Individuals refinancing their home mortgages are to pay a reduced premium according to TIRSA's self-written regulations when four criteria are met. The discounted premium applies when (1) an application is made for a loan policy of title insurance; (2) within ten years from the [*4]date of closing of (a) a previously insured mortgage or (b) fee interest; (3) the premises to be insured are identical to the premises previously covered by eligible insurance, and (4) there has been no change in the fee ownership. The TIRSA regulations state that if the criteria are met, "the charge for insurance shall be" 50% or 70% of the of the "applicable loan rate." TIRSA Insurance Rate Manual § 14. A brief survey of the record indicates that overpayments generally amount to several hundred dollars.

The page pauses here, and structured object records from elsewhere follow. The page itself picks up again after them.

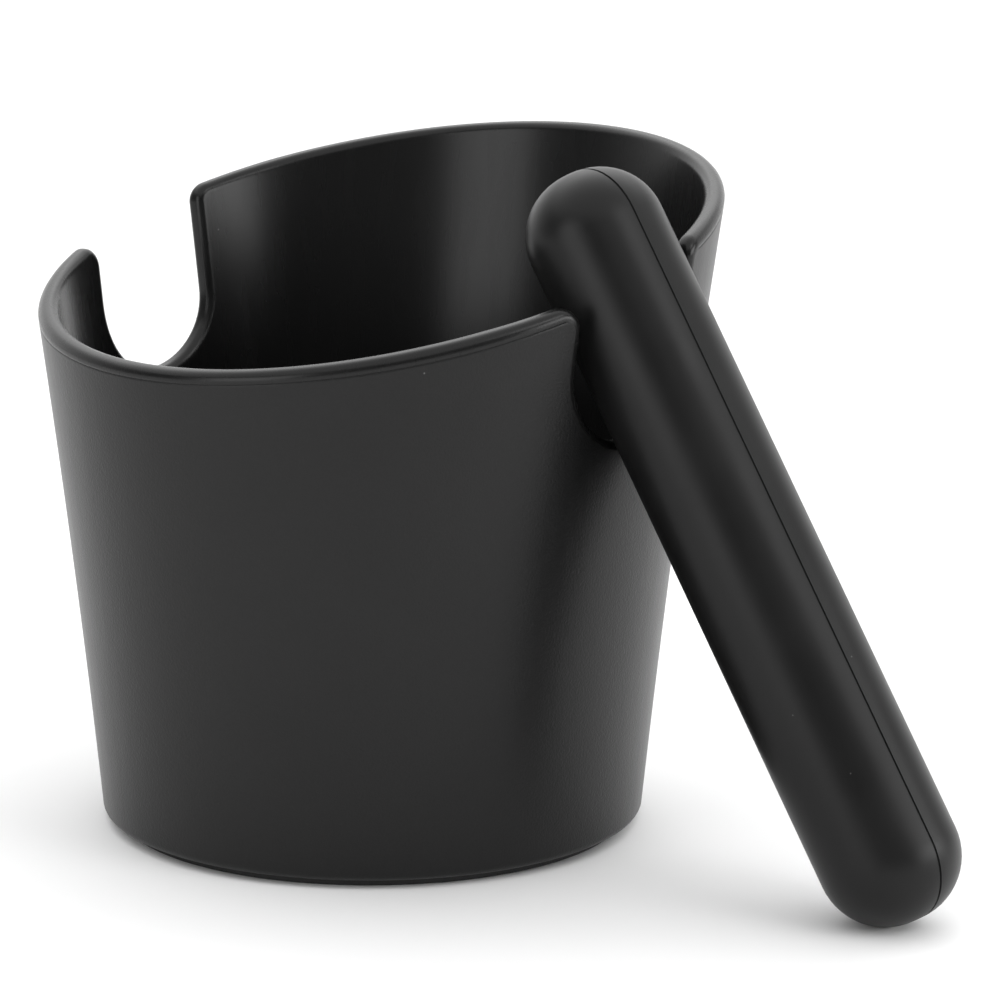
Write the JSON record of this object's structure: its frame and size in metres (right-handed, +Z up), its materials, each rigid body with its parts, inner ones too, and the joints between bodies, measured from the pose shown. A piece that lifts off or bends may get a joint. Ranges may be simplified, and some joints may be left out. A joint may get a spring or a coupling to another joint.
{
  "type": "espresso knock box",
  "caption": "Open flared tub with a slanted rim and half-round slots, and a loose rubber-covered bar that lies across them or leans in one.",
  "frame": {"origin": "on the counter, at the middle of the base pad's underside, on the tub's axis", "axes": "+Z up; the bar slots lie along X and the loose bar leans in the +X slot; the slanted rim is lowest towards -Y and highest towards +Y"},
  "size_m": [0.1832, 0.1242, 0.124],
  "materials": {
    "tub_plastic": "fine spark texture outside, satin rim and inside",
    "pad_rubber": "matte",
    "bar_rubber": "smooth matte",
    "core_steel": "drawn tube",
    "plug_plastic": "moulded"
  },
  "bodies": {
    "tub_body": {"tub": "tub_plastic", "base_pad": "pad_rubber"},
    "knock_bar": {"bar_sleeve": "bar_rubber", "bar_core_tube": "core_steel", "bar_lower_plug": "plug_plastic", "bar_upper_plug": "plug_plastic"}
  },
  "joints": [
    {"name": "bar_lift", "type": "slide", "parent": "tub_body", "child": "knock_bar", "axis": [0, 0, 1], "range_m": [0, 0.12]}
  ]
}
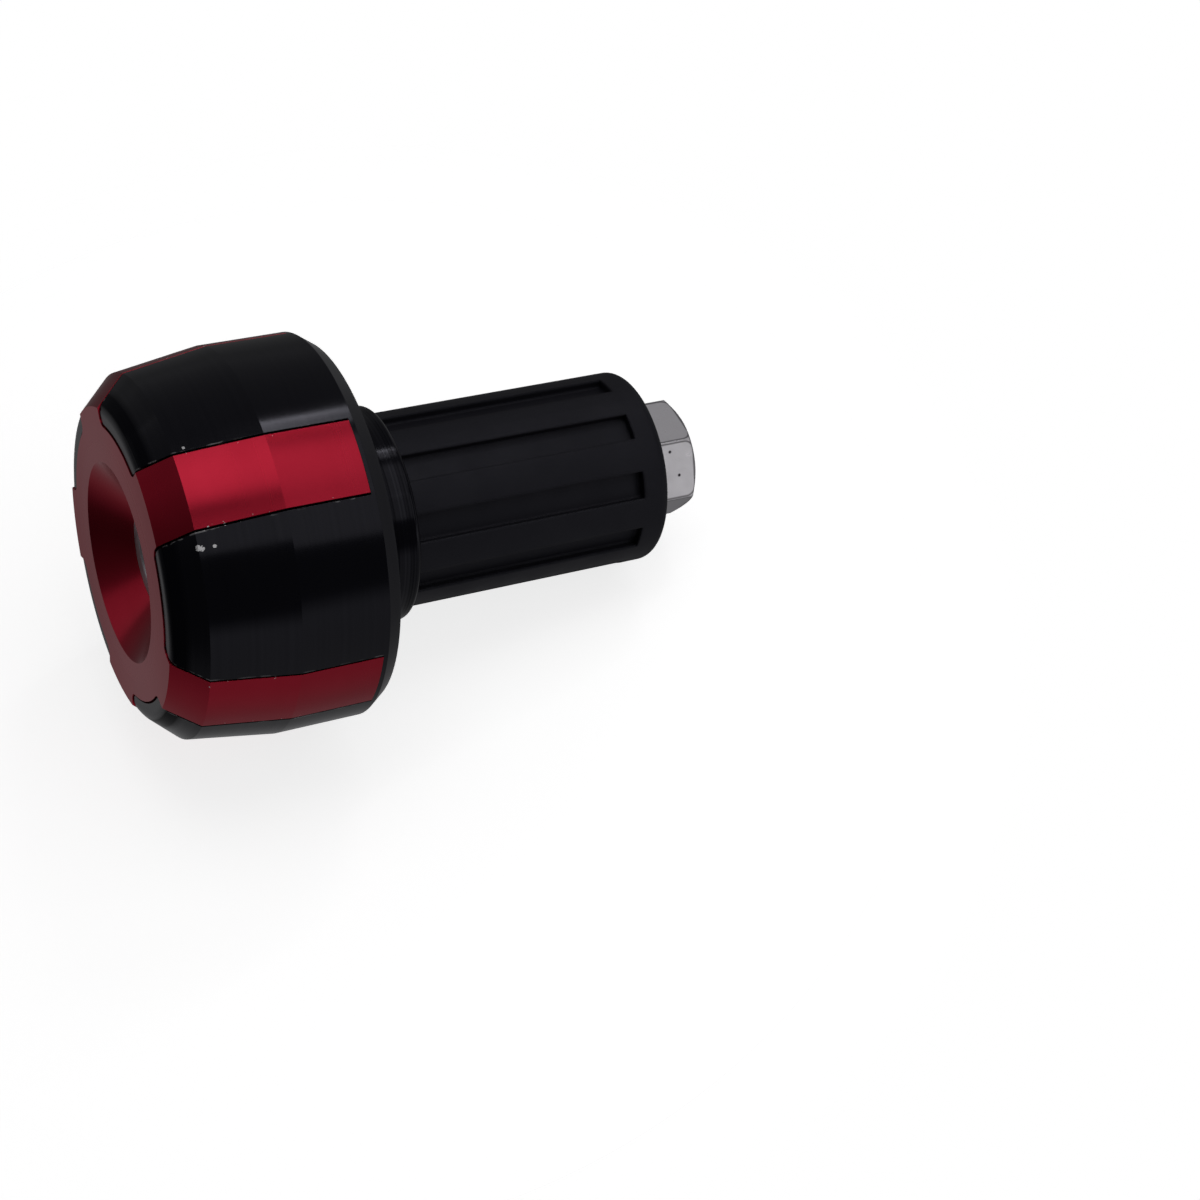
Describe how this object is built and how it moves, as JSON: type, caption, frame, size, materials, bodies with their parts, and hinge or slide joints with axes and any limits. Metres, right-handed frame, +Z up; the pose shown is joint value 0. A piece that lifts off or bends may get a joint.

Plaintiffs' counsel contends that each of these title insurance cases is a prototypical class action and each exemplifies the purpose of a class action, eloquently stated by Judge Lazer in the landmark case, Friar v Vanguard Holding,

The class action is seen as a means of inducing socially and ethically responsible behavior on the part of large and wealthy institutions which will be deterred from carrying out policies or engaging in activities harmful to large numbers of individuals.